Given an array of integers, find two numbers such that they add up to a specific target number.

The function twoSum should return indices of the two numbers such that they add up to the target, where index1 must be less than index2. Please note that your returned answers (both index1 and index2) are not zero-based.

You may assume that each input would have exactly one solution.

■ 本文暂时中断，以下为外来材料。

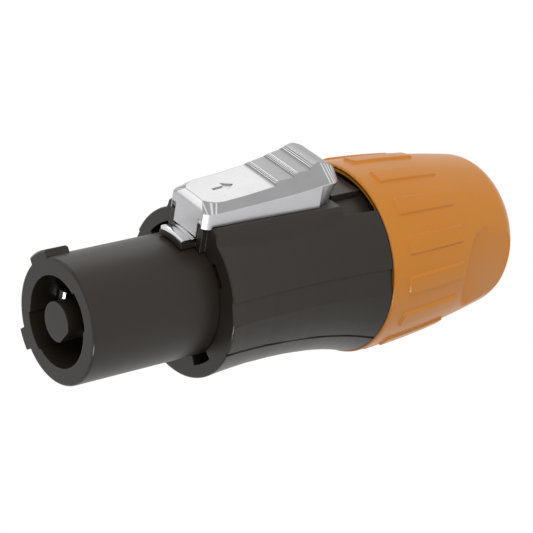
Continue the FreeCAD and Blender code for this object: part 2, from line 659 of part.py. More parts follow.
def make_bushing():
    """Ribbed cable bushing with two wrench flats, a thread bore and the jaws' cone."""
    barrel_rear = LIP_FRONT + BARREL_LENGTH
    centre_x = barrel_rear - END_LEAN
    centre_r = bushing_round(barrel_rear) - math.sqrt(END_R * END_R - END_LEAN * END_LEAN)
    rear = centre_x + END_R
    corners = [(LIP_FRONT, 0)] + rounded(LIP_FRONT, LIP_R, LIP_EDGE)
    for step in range(1, 8):
        x = LIP_FRONT + BARREL_LENGTH * step / 7
        corners.append((x, bushing_round(x)))
    lean = math.asin(END_LEAN / END_R)
    for step in range(1, 9):
        turn = lean + (math.pi / 2 - lean) * step / 8
        corners.append((centre_x + END_R * math.sin(turn), centre_r + END_R * math.cos(turn)))
    corners.append((rear, 0))
    body = turned(corners)
    rib = make_rib()
    for count in range(RIB_COUNT):
        body = body.fuse(swung(rib, RIB_FIRST + 360.0 / RIB_COUNT * count))
    flat_middle = LIP_FRONT + FLAT_START + FLAT_CUTTER_R
    edge = [(across, out) for out, across in rounded(0, FLAT_CUTTER_R, FLAT_BLEND)]
    side = [(0, 0)] + edge + [(FLAT_CUTTER_R, FAR), (0, FAR)]
    points = [Vector(flat_middle + across, FLAT_Y + out, 0) for across, out in side]
    face = Part.Face(Part.makePolygon(points + points[:1]))
    cutter = face.revolve(Vector(flat_middle, 0, 0), Vector(0, 1, 0), 360)
    body = body.cut(cutter).cut(mirrored(cutter))
    seat = RUNNING_GAP
    hollow = turned(
        [
            (LIP_FRONT - 1, 0),
            (LIP_FRONT - 1, LIP_BORE + 1.2),
            (LIP_FRONT + 0.2, LIP_BORE),
            (LIP_FRONT + LIP_DEPTH, LIP_BORE),
            (LIP_FRONT + LIP_DEPTH + 0.6, THREAD_R + seat),
            (SHELL_REAR + 0.4, THREAD_R + seat),
            (JAW_FRONT, JAW_FRONT_R + seat),
            (JAW_REAR, JAW_REAR_R + seat),
            (JAW_REAR + 0.5, JAW_REAR_R + seat),
            (JAW_REAR + 0.5, CABLE_R),
            (rear - CABLE_CHAMFER, CABLE_R),
            (rear + 1, CABLE_R + CABLE_CHAMFER + 1),
            (rear + 1, 0),
        ]
    )
    return body.cut(hollow)


os.makedirs("parts", exist_ok=True)
save(make_insert(), "insert")
for contact_name, contact_angle in CONTACT_ANGLES:
    save(make_contact(contact_angle), "contact_" + contact_name)
    save(make_clamp(contact_angle), "clamp_" + contact_name)
    save(make_screw(contact_angle), "screw_" + contact_name)
save(make_retainer(), "retainer")
save(make_shell(), "shell")
save(make_latch(), "latch")
save(make_lock_plate(), "lock_plate")
save(make_spring(), "latch_spring")
save(make_spring_guide(), "spring_guide")
save(make_keeper(), "latch_keeper")
save(make_chuck(), "chuck")
save(make_bushing(), "bushing")
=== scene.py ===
import math
import bpy
import bmesh
from mathutils import Matrix, Vector


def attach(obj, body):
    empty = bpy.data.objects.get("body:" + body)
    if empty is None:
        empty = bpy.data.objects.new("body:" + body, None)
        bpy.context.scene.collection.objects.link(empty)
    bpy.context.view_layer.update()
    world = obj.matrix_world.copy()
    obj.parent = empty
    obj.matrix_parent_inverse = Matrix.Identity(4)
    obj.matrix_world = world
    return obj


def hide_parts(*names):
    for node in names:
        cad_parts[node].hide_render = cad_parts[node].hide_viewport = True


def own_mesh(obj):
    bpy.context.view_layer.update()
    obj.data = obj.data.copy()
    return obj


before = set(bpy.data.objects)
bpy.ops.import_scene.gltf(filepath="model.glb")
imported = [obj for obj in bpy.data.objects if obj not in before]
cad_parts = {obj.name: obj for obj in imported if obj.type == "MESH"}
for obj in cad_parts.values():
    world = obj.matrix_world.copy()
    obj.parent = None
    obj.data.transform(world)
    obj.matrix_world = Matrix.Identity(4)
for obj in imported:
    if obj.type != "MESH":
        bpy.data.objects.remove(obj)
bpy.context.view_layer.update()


# The camera stands before the plug's nose, above it and to its left, as the photographer's did.
# The plug lies slightly rolled in the picture, so the camera's own matrix carries that roll.
def placed(name, data):
    """A new object in the scene, round a camera, a lamp or a mesh."""
    made = bpy.data.objects.new(name, data)
    bpy.context.collection.objects.link(made)
    return made


eye = Vector((-0.175686, -0.237666, 0.169960))
right = Vector((0.78260, -0.60403, 0.15060)).normalized()
forward = Vector((0.59521, 0.65516, -0.46529)).normalized()
up = right.cross(forward)
camera_data = bpy.data.cameras.new("camera")
camera_data.sensor_width = 36.0
camera_data.lens = 152.17
camera_data.clip_start = 0.01
camera_data.clip_end = 20.0
camera = placed("camera", camera_data)
camera.matrix_world = Matrix((
    (right.x, up.x, -forward.x, eye.x),
    (right.y, up.y, -forward.y, eye.y),
    (right.z, up.z, -forward.z, eye.z),
    (0, 0, 0, 1)))
bpy.context.scene.camera = camera
bpy.context.scene.view_settings.view_transform = "Standard"


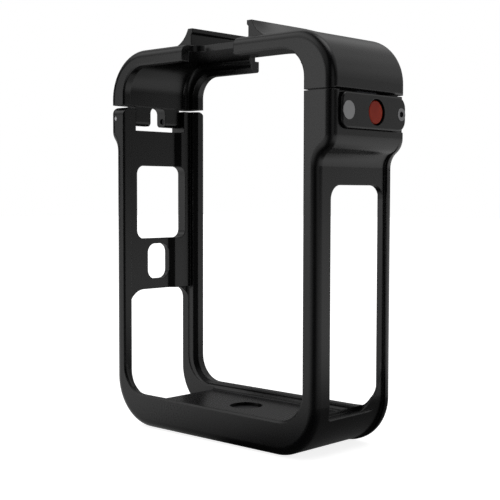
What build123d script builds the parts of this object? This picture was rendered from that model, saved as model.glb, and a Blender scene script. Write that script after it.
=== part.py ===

Input: numbers={2, 7, 11, 15}, target=9
Output: index1=1, index2=2

题解：

用了个vector<pair<int, int>>来记录数和该数的位置。自写排序比较函数，然后对vector<pair<int, int>>针对第一个int的大小排序。最后前后端扫描求和。时间复杂度O(nlgn)。空间复杂度O(2n)。

c++版：

bool compare(const pair<int, int> a, const pair<int, int> b) {
    return a.first < b.first;
}

class Solution {
public:
    vector<int> twoSum(vector<int> &numbers, int target) {
        vector<pair<int, int>> temp;
        for(int i = 0; i < numbers.size(); i++) {
            temp.push_back(pair<int, int>(numbers[i], i+1));
        }
        vector<int> result;

        sort(temp.begin(), temp.end(), compare);
        
        int begin = 0, end = numbers.size()-1;
        while(begin < end) {
            if(temp[begin].first + temp[end].first == target) {
                if(temp[begin].second < temp[end].second) {
                    result.push_back(temp[begin].second);
                    result.push_back(temp[end].second);
                    break;
                } else {
                    result.push_back(temp[end].second);
                    result.push_back(temp[begin].second);
                    break;
                }
            } else if(temp[begin].first + temp[end].first > target){
                end--;
            } else 
                begin++;
        }
        return result;
    }
};

网上学来O(n)的解法，定义一个map<int, int>记录当前数的余数和当前数的位置。检查每一个数，如果在map里，说明曾经有数需要该数作为余数，返回该数和曾经的数的位置。
Java版：

public class Solution {
    public int[] twoSum(int[] numbers, int target) {
        int[] result = new int[2];
        Map<Integer, Integer> remain = new HashMap<Integer, Integer>();
        for(int i = 0; i < numbers.length; i++) {
            if(remain.get(numbers[i]) == null) {
                remain.put(target-numbers[i], i+1);
            } else {
                result[0] = remain.get(numbers[i]);
                result[1] = i + 1;
            }
        }
        return result;
    }
}

Python版：

class Solution:
    # @return a tuple, (index1, index2)
    def twoSum(self, num, target):
        d = {}
        for i in range(0,len(num)):
            if d.has_key(num[i]) == False:
                d[target - num[i]] = i + 1
            else:
                index1 = d[num[i]]
                index2 = i + 1
        return (index1, index2)